Para calmar la desolación tras las matanzas (Bruselas, Lahore) me refugio en Bach. Decía Savater que una biblioteca tiene algo de farmacia, de dispensario intelectual y emotivo. Una discoteca también licencia múltiples jarabes para cada necesidad, y pocos ungüentos más nutricios que las partituras del genio de Eisenach, nacido en 1685 y huérfano de padres cuando apenas contaba diez años. Tras mudarse con un hermano mayor, Johann Christoph, reputado organista, Johann Sebastian aplacó la ansiedad volcándose en los estudios y en el oficio familiar, la música. Sir John Eliot Gardiner, al que debemos, entre mil hazañas, su monumental ciclo de las cantatas, así como ese libro excepcional titulado «Música en el castillo del cielo», explica que con veintidós años Bach ya había escrito dos de fluorescente potencia consoladora. Hablo de la BWV 4 y la BWV 106, o «Actus tragicus», y en la que describe «el tránsito del alma cristiana, como se separa del cuerpo y viaja al cielo». Gardiner lo atribuye «no sólo a una prodigiosa mente musical, sino también a un espíritu que ha experimentado la muerte muy de cerca, la ha visto cara a cara y ha llegado a convivir con ella». Bach enamora por su capacidad para enhebrar el fulgor matemático con la arqueología del corazón; de esa colisión nace una música que empapa y sacia como una lluvia cálida. Bach es droga dura. Veneno y medicina. Un guía fiel para el viajero perdido en el bosque y el peregrino que necesita lumbre para encontrarse.

Hay más. Bach no fue el tipo gélido que dibujó la tradición. Tampoco un erudito ilustrado a la manera de sus amigos.
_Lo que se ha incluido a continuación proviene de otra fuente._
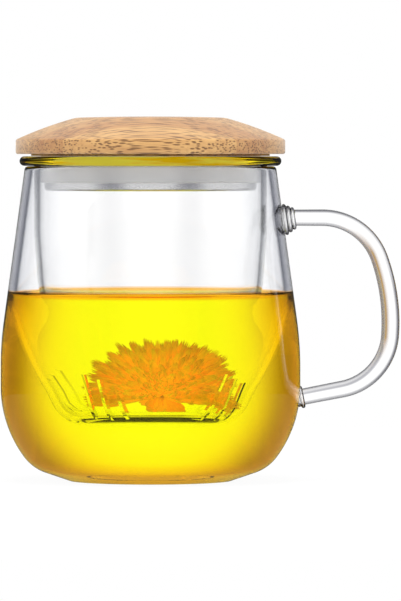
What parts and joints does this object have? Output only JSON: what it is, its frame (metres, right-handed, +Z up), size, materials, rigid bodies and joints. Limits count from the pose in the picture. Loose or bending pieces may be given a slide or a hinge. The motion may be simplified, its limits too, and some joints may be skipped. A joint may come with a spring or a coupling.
{
  "type": "lidded tea mug with infuser",
  "caption": "Round-bellied clear glass tea mug with a bent glass rod handle, a lift-out slotted glass infuser and a turned bamboo lid with a steel pan and silicone seal.",
  "frame": {"origin": "on the mug's axis, at the centre of its flat foot", "axes": "+Z up along the mug's axis, +X towards the handle, -Y towards the viewer"},
  "size_m": [0.1304, 0.098, 0.1191],
  "materials": {
    "mug_glass": "clear fire-polished glass",
    "handle_glass": "clear drawn glass rod",
    "infuser_glass": "clear glass, slits with ground faces",
    "bamboo": "sanded and lightly oiled glued bamboo",
    "steel": "fine spun stainless steel",
    "silicone": "translucent white silicone"
  },
  "bodies": {
    "mug": {"mug_body": "mug_glass", "handle_rod": "handle_glass", "handle_upper_collar": "handle_glass", "handle_lower_collar": "handle_glass"},
    "infuser": {"infuser_glass": "infuser_glass"},
    "lid": {"lid_strip_1": "bamboo", "lid_strip_2": "bamboo", "lid_strip_3": "bamboo", "lid_strip_4": "bamboo", "lid_strip_5": "bamboo", "lid_strip_6": "bamboo", "lid_strip_7": "bamboo", "lid_steel_pan": "steel", "lid_seal_ring": "silicone"}
  },
  "joints": [
    {"name": "infuser_lift", "type": "slide", "parent": "mug", "child": "infuser", "axis": [0, 0, 1], "range_m": [0, 0.09]},
    {"name": "lid_lift", "type": "slide", "parent": "infuser", "child": "lid", "axis": [0, 0, 1], "range_m": [0, 0.03]}
  ]
}
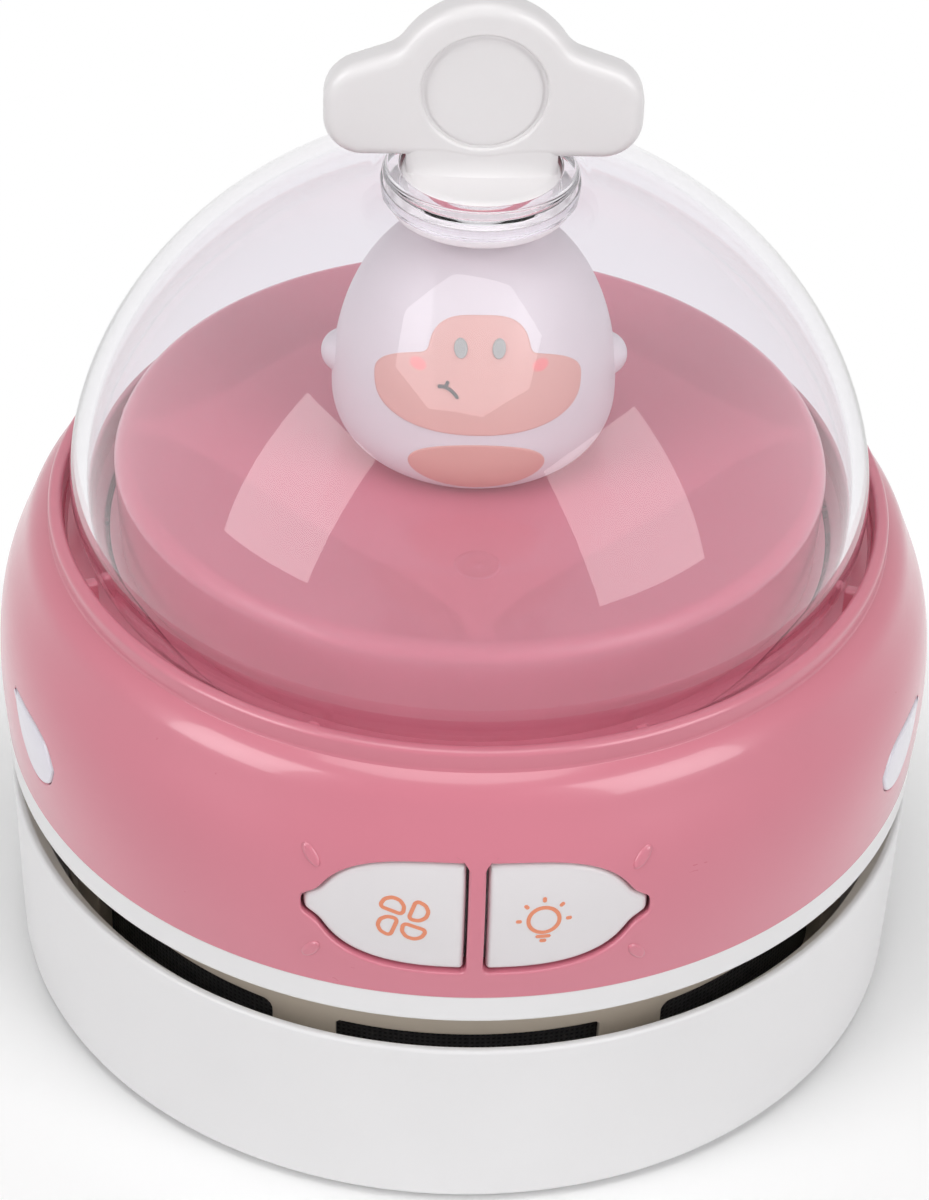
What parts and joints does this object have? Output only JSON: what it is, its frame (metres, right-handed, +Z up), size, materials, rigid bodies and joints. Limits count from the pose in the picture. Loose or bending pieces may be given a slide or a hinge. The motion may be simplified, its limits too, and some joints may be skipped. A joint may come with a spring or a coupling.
{
  "type": "desktop mini vacuum cleaner",
  "caption": "Small round desk vacuum with push buttons, lift-off dust cup, spinning impeller and a clear dome with a turning knob over a figurine.",
  "frame": {"origin": "centre of the footprint on the surface that the glide pads stand on", "axes": "+Z up along the axis of the round body, front with the buttons towards -Y, +X to the right seen from the front"},
  "size_m": [0.0908, 0.0908, 0.1034],
  "materials": {
    "white_plastic": "satin",
    "smoke_plastic": "satin, slightly translucent",
    "screen_mesh": "woven",
    "grey_plastic": "satin",
    "nylon_bristle": "bristle",
    "pad_felt": "felt",
    "steel": "plated",
    "pink_plastic": "polished",
    "white_gloss": "polished",
    "button_white": "satin",
    "black_plastic": "moulded",
    "circuit_board": "solder mask",
    "clear_plastic": "clear",
    "figure_white": "satin",
    "figure_rose": "painted",
    "figure_salmon": "painted",
    "magnet": "sintered",
    "rubber": "moulded",
    "battery_foil": "foil",
    "led_yellow": "resin"
  },
  "bodies": {
    "dust_cup": {"base_skirt": "white_plastic", "cup_floor": "white_plastic", "inlet_duct": "white_plastic", "dust_drum": "smoke_plastic", "mesh_screen": "screen_mesh", "brush_backing": "grey_plastic", "bristles": "nylon_bristle", "glide_pads": "pad_felt", "drum_screws": "steel"},
    "housing": {"chassis": "white_plastic", "shell_screws": "steel", "body_shell": "pink_plastic", "side_inlay_left": "white_gloss", "side_inlay_right": "white_gloss", "fan_switch": "black_plastic", "light_switch": "black_plastic", "button_board": "circuit_board", "top_cover": "pink_plastic", "figurine_body": "figure_white", "figurine_ears": "figure_white", "figurine_face": "figure_rose", "figurine_tummy": "figure_salmon", "motor_can": "steel", "motor_magnets": "magnet", "motor_endcap": "black_plastic", "motor_sleeve": "rubber", "motor_clamp": "steel", "battery": "battery_foil", "battery_cradle": "white_plastic", "charge_board": "circuit_board", "usb_socket": "steel", "led_board": "circuit_board", "led_chips": "led_yellow", "led_screws": "steel", "deck_screws": "steel"},
    "dome": {"clear_dome": "clear_plastic"},
    "knob": {"knob": "white_gloss"},
    "fan_button": {"fan_button": "button_white", "fan_plunger": "black_plastic"},
    "light_button": {"light_button": "button_white", "light_plunger": "black_plastic"},
    "impeller": {"impeller": "grey_plastic", "motor_rotor": "steel"}
  },
  "joints": [
    {"name": "body_lift", "type": "slide", "parent": "dust_cup", "child": "housing", "axis": [0, 0, 1], "range_m": [0, 0.028]},
    {"name": "dome_lift", "type": "slide", "parent": "housing", "child": "dome", "axis": [0, 0, 1], "range_m": [0, 0.045]},
    {"name": "knob_turn", "type": "hinge", "parent": "dome", "child": "knob", "pos_m": [0, 0, 0.085], "axis": [0, 0, 1], "continuous": true},
    {"name": "fan_button_press", "type": "slide", "parent": "housing", "child": "fan_button", "axis": [0, 1, 0], "range_m": [0, 0.0008], "stiffness_N_per_m": 900, "springref_m": -0.0008},
    {"name": "light_button_press", "type": "slide", "parent": "housing", "child": "light_button", "axis": [0, 1, 0], "range_m": [0, 0.0008], "stiffness_N_per_m": 900, "springref_m": -0.0008},
    {"name": "impeller_spin", "type": "hinge", "parent": "housing", "child": "impeller", "pos_m": [0, 0, 0.02], "axis": [0, 0, 1], "continuous": true}
  ]
}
Con un pie en el renacimiento luterano y otro en la naciente Ilustración, golpeado por las tragedias globales y personales –diez hijos suyos murieron antes de cumplir los dos años–, adoptó orgulloso el lema «Soli Deo gloria» (Sólo gloria a Dios), aunque disfrutó los años en que, a sueldo de un príncipe calvinista, Leopoldo de Anhalt-Cöthen, compuso piezas profanas, caso de las Sonatas y partitas para violín, las Suites para violonchelo y los Conciertos de Brandeburgo. Su habilidad para armonizar, a la luz de un cerebro incandescente, lo sagrado y lo laico, así como la eficacia sanadora de sus piezas dedicadas a Dios, independientemente de las creencias particulares, inauguran el periplo de una Europa que había atravesado demasiadas guerras religiosas a otra que, firmemente enraizada, de un lado, en Grecia y Roma, y del otro en el cristianismo, iniciaba un periodo efervescente. Uno que debe prevalecer frente al fanatismo de quienes ofrendan tibias al pensamiento mágico y al que rendiré homenaje con las cantatas 42 y 67, dedicadas al primer domingo tras la Resurrección. Que pueda elegir entre las sublimes interpretaciones de Gardiner, Masaaki Suzuki y Ton Koopman, por no hablar de las debidas a pioneros como Nikolaus Harnoncourt y Gustav Leonhardt o a clásicos como Karl Richter, demuestra hasta qué punto nuestra civilización desborda el nihilismo de quienes tratan de sepultarla. Quieren fusilar a Bach, decapitar a Spinoza, desterrar a Voltaire y acuchillar a Beethoven. No mientras respiremos. No en mi nombre.